#### [The problem]
Hand back each line, unchanged, from the top down to the line where "rim rests on." sits.

━━━━━ Listing ━━━━━

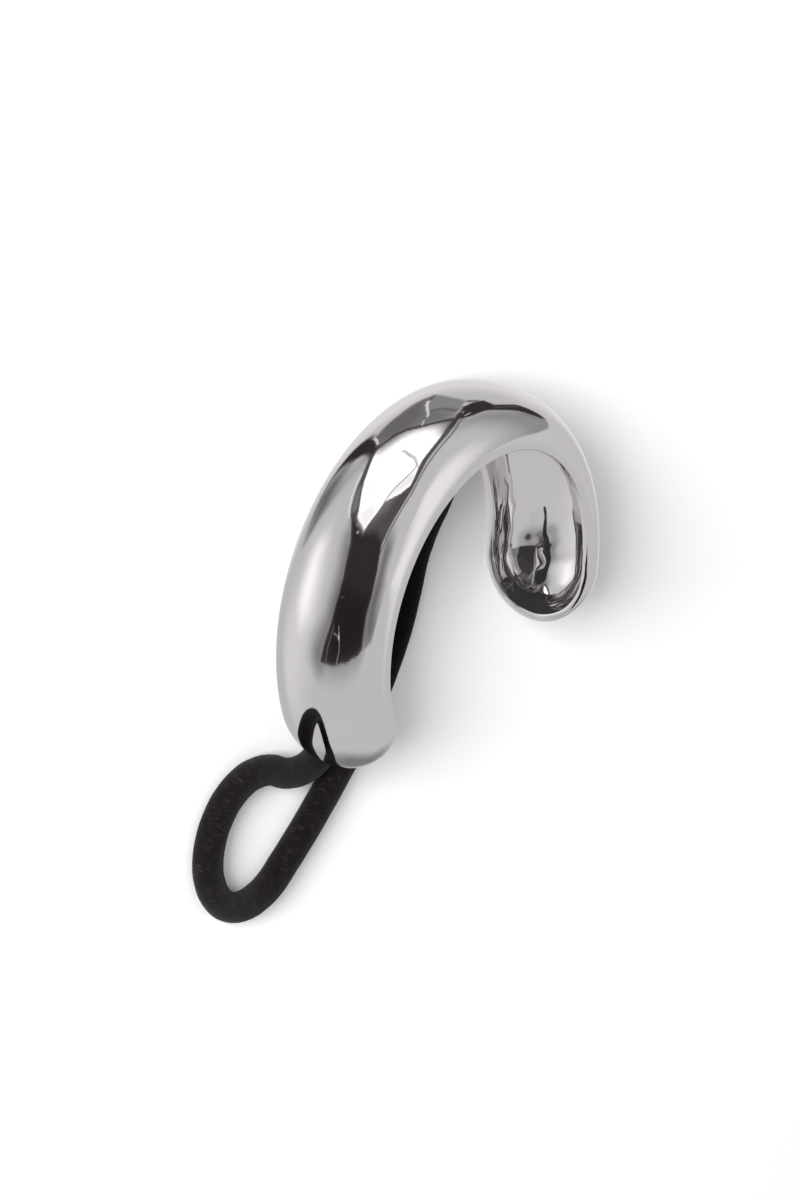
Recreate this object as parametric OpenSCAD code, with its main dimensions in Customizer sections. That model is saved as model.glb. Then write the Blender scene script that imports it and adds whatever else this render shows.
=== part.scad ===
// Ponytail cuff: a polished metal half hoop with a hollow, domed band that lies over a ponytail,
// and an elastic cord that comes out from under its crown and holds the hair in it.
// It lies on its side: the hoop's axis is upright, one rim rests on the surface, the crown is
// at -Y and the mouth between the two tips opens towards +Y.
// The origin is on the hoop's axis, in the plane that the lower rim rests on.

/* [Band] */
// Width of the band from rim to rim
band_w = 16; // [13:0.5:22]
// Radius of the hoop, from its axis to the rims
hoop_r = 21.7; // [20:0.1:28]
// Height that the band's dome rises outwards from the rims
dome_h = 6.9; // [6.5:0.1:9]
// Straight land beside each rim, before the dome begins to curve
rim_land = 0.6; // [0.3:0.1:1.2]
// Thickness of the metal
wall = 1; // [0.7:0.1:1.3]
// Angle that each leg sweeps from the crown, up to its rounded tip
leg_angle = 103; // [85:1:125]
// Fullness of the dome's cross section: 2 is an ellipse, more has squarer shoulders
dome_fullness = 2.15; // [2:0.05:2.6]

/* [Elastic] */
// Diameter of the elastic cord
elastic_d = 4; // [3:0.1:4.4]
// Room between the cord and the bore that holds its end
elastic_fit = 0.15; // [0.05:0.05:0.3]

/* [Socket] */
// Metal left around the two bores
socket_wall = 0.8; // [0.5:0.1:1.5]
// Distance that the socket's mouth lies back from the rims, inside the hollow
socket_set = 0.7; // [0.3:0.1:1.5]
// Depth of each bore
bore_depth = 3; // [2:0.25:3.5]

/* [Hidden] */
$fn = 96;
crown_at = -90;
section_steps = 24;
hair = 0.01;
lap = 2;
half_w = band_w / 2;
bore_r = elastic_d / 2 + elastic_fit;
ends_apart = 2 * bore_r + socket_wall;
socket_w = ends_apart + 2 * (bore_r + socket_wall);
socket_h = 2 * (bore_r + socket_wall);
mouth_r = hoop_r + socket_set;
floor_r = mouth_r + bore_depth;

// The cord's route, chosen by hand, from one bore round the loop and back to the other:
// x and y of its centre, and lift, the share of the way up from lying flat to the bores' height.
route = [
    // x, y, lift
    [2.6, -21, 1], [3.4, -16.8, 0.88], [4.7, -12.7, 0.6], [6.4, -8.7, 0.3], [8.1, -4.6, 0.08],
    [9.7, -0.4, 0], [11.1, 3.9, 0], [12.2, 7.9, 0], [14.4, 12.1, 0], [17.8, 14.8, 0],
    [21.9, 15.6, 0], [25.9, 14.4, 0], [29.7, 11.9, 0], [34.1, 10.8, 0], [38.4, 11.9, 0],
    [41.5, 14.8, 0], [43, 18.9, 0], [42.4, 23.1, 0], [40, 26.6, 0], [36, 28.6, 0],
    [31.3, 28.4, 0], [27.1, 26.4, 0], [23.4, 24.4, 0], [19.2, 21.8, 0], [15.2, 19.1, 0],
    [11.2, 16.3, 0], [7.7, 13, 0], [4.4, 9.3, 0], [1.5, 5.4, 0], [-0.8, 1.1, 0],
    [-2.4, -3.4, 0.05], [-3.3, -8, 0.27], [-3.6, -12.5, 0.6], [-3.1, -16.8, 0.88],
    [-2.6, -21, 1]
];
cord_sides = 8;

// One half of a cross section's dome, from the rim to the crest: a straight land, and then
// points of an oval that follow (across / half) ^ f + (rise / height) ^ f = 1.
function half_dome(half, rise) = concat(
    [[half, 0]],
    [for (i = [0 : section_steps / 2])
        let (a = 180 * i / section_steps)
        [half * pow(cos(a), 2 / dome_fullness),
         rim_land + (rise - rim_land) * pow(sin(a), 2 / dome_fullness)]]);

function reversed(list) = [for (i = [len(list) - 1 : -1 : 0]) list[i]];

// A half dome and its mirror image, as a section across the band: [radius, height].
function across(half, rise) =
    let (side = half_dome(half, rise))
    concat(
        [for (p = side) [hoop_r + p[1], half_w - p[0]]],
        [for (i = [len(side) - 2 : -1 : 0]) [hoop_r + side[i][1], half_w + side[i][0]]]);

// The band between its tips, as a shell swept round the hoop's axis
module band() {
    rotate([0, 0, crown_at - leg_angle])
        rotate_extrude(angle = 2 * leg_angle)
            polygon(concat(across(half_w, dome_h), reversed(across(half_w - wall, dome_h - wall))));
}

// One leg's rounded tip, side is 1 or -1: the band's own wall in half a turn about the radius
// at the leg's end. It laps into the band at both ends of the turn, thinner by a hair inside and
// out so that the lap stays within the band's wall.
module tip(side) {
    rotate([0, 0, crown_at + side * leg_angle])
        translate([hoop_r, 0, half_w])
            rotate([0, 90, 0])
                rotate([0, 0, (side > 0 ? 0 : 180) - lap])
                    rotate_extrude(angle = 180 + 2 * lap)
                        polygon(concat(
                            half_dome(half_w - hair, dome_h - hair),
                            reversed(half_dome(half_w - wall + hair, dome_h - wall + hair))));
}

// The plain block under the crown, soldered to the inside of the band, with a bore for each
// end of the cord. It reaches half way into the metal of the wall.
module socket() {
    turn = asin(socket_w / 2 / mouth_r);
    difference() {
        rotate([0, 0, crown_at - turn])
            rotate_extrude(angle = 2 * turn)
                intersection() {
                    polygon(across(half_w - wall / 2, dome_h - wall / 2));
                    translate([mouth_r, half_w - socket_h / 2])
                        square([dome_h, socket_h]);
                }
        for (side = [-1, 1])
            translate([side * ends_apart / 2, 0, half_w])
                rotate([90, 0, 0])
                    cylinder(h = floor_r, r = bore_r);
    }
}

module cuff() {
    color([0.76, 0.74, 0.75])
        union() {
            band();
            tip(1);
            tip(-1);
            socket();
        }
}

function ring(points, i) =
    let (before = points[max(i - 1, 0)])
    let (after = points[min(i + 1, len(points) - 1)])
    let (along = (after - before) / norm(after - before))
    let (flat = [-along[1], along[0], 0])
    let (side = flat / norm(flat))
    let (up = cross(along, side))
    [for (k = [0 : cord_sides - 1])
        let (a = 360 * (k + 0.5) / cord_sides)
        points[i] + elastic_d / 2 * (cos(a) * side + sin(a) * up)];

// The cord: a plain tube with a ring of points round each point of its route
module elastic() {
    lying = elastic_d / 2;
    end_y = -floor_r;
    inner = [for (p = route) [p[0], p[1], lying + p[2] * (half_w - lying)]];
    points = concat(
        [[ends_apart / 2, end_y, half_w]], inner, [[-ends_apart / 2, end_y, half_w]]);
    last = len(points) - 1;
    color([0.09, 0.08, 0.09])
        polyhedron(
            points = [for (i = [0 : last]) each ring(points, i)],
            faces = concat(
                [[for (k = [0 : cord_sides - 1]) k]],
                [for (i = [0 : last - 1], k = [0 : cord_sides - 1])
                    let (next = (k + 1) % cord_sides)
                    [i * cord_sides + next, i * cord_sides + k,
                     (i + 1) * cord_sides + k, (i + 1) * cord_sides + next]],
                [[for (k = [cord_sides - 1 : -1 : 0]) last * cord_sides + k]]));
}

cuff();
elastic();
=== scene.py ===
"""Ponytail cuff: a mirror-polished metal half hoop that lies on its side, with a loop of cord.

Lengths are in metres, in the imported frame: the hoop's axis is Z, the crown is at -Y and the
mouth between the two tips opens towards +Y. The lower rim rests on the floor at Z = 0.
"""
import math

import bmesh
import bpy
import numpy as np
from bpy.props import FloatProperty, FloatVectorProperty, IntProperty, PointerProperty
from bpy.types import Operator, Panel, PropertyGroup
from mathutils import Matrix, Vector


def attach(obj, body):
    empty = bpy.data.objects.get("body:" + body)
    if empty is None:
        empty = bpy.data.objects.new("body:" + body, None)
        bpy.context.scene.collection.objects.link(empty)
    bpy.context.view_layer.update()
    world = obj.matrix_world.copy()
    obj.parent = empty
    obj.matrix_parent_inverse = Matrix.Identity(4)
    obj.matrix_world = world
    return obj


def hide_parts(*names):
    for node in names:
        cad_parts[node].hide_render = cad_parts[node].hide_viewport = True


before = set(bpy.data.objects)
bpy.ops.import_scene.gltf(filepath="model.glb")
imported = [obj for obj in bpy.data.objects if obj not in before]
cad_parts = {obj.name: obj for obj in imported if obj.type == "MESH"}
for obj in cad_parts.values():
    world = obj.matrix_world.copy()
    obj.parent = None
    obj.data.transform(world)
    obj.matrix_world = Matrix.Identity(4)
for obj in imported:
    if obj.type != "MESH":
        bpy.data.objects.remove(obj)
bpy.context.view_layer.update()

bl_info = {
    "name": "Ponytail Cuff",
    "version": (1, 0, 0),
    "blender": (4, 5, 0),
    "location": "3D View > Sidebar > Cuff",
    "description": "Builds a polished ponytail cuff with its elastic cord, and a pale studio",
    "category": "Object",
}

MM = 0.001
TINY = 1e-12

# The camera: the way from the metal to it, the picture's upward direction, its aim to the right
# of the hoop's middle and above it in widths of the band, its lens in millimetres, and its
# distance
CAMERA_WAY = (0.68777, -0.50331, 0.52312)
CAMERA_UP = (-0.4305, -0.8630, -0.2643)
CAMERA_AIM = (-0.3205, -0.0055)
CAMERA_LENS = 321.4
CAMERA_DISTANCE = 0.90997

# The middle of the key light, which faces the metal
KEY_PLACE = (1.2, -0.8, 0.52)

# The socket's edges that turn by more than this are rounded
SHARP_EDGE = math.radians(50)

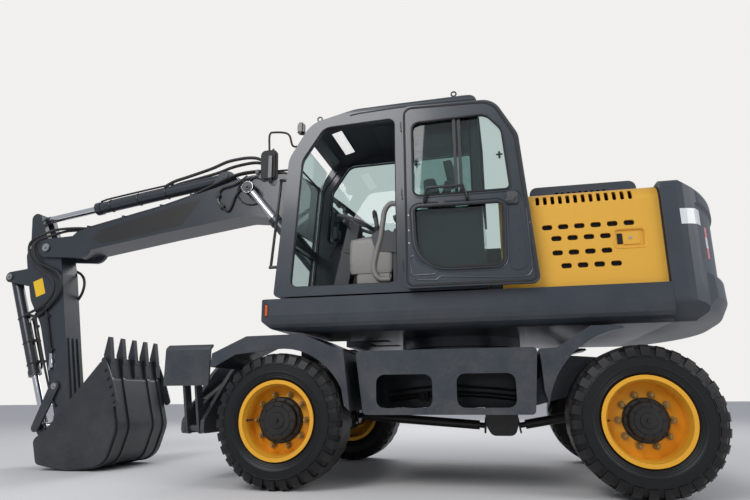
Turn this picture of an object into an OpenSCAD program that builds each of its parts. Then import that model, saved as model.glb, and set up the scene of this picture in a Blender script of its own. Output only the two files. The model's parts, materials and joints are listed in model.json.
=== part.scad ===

━━━━━

#### [Final answer]
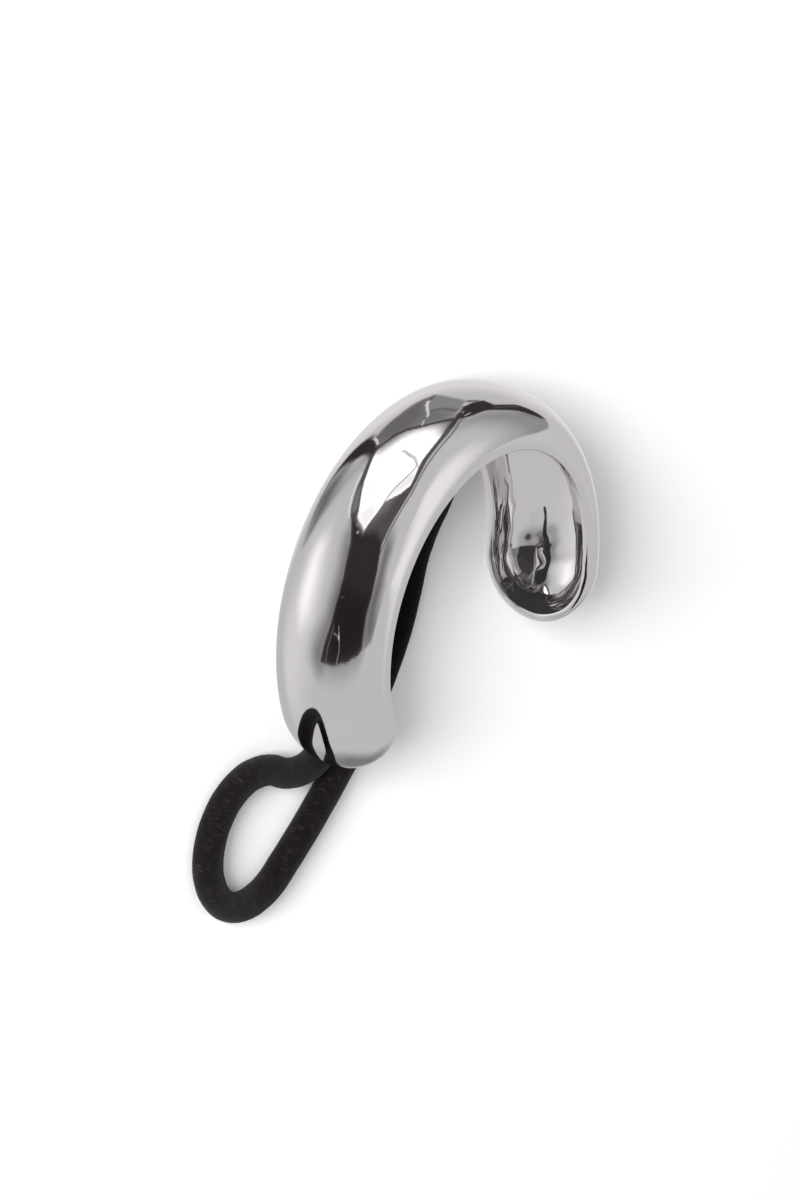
Recreate this object as parametric OpenSCAD code, with its main dimensions in Customizer sections. That model is saved as model.glb. Then write the Blender scene script that imports it and adds whatever else this render shows.
=== part.scad ===
// Ponytail cuff: a polished metal half hoop with a hollow, domed band that lies over a ponytail,
// and an elastic cord that comes out from under its crown and holds the hair in it.
// It lies on its side: the hoop's axis is upright, one rim rests on the surface, the crown is
// at -Y and the mouth between the two tips opens towards +Y.
// The origin is on the hoop's axis, in the plane that the lower rim rests on.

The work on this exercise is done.